## Task requirements
Please quote exactly the lines below from the line containing "The FreeCAD and" to the line containing "bpy.context.scene.collection.objects.link(floor)", both lines included, and nothing else.

## Data for this task
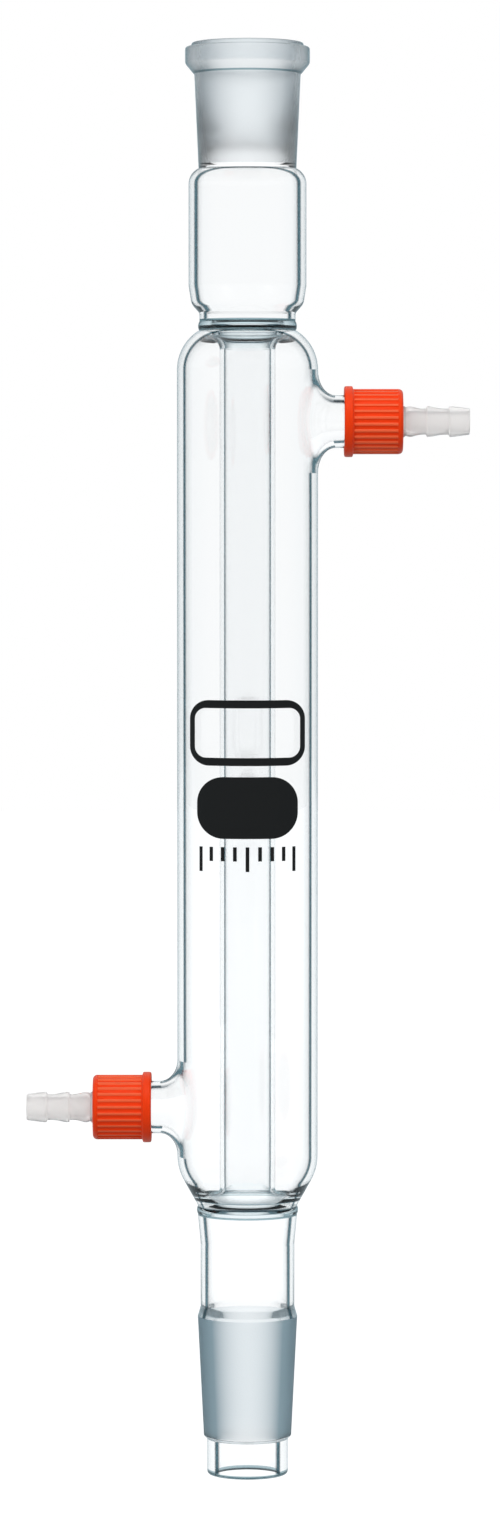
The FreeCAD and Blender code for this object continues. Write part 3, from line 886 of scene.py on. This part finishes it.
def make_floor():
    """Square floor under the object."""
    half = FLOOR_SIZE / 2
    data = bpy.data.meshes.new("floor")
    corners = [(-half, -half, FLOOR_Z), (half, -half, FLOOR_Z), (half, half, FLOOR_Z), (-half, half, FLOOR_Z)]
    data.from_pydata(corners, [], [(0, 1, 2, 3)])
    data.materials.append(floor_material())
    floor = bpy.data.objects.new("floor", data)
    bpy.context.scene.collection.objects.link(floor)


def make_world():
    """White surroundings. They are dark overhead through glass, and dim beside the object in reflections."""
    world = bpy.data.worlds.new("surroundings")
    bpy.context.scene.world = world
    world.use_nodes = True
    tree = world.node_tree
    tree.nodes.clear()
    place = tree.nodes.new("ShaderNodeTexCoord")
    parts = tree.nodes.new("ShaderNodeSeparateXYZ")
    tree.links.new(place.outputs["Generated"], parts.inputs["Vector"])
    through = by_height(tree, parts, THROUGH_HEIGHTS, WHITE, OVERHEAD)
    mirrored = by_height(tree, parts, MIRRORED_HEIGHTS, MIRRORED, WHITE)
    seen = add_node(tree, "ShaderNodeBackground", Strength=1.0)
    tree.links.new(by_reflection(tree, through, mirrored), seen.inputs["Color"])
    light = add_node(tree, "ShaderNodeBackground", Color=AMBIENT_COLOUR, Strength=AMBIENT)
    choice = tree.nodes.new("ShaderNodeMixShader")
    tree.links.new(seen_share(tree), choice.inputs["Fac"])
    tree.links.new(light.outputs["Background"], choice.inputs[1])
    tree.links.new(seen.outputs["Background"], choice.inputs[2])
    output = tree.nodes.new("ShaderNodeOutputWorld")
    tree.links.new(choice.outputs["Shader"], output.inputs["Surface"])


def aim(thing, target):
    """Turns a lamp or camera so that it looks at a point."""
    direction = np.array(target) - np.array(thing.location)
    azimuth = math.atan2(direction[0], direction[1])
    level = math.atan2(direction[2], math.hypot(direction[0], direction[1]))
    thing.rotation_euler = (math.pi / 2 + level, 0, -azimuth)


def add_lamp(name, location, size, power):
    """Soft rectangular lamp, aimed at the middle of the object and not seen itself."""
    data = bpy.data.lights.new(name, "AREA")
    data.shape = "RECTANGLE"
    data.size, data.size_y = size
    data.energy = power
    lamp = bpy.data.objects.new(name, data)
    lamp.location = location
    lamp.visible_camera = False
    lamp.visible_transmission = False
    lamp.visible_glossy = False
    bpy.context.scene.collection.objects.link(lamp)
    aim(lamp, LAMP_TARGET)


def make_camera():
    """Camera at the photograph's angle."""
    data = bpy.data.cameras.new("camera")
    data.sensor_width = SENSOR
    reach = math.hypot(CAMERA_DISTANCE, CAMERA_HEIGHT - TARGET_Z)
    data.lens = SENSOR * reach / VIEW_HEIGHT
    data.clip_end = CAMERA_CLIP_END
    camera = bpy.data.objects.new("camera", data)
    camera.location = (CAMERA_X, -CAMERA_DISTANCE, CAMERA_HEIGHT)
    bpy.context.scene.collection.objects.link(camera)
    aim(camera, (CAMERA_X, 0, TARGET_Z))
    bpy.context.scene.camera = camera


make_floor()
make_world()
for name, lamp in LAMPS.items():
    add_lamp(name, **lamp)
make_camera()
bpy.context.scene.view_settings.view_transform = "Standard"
---
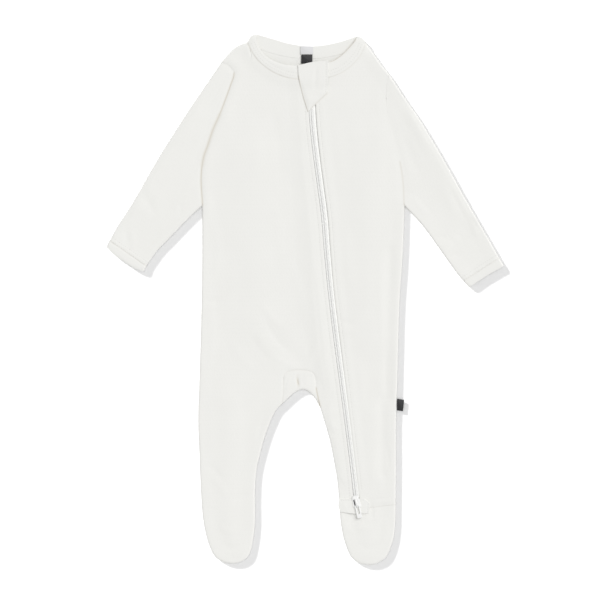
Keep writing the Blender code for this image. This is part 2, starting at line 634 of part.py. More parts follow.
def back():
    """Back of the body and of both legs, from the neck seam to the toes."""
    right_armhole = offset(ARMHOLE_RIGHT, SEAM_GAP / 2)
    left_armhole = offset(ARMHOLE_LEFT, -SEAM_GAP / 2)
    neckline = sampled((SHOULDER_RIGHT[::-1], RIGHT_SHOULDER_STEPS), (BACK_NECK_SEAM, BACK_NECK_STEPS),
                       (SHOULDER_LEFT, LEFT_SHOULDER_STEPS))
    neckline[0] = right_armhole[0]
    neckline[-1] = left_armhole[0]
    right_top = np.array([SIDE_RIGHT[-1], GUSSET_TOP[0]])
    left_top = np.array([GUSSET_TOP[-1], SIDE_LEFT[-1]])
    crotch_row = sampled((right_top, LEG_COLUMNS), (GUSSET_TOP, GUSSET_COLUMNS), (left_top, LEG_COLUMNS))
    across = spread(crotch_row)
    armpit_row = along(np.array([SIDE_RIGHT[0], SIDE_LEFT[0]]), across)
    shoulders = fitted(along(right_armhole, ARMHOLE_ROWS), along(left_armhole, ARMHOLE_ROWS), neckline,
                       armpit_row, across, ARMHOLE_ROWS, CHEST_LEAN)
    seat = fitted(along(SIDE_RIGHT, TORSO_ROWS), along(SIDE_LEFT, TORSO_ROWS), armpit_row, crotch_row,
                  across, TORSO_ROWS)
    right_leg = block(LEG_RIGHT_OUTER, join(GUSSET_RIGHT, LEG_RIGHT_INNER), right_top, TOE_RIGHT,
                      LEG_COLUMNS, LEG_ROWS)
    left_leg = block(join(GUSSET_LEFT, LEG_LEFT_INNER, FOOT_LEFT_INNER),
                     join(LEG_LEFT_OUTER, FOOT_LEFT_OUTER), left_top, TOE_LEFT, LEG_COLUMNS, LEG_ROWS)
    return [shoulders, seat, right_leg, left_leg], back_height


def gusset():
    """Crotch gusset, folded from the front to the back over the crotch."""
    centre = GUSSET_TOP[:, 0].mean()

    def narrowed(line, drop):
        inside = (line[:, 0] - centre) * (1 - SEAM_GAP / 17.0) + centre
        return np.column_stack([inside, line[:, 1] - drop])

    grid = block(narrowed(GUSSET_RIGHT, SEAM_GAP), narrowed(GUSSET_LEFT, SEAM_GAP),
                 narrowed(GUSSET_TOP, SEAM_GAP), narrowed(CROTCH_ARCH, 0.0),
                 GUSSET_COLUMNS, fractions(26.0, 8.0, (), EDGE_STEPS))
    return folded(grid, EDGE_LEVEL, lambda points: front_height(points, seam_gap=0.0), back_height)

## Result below
The FreeCAD and Blender code for this object continues. Write part 3, from line 886 of scene.py on. This part finishes it.
def make_floor():
    """Square floor under the object."""
    half = FLOOR_SIZE / 2
    data = bpy.data.meshes.new("floor")
    corners = [(-half, -half, FLOOR_Z), (half, -half, FLOOR_Z), (half, half, FLOOR_Z), (-half, half, FLOOR_Z)]
    data.from_pydata(corners, [], [(0, 1, 2, 3)])
    data.materials.append(floor_material())
    floor = bpy.data.objects.new("floor", data)
    bpy.context.scene.collection.objects.link(floor)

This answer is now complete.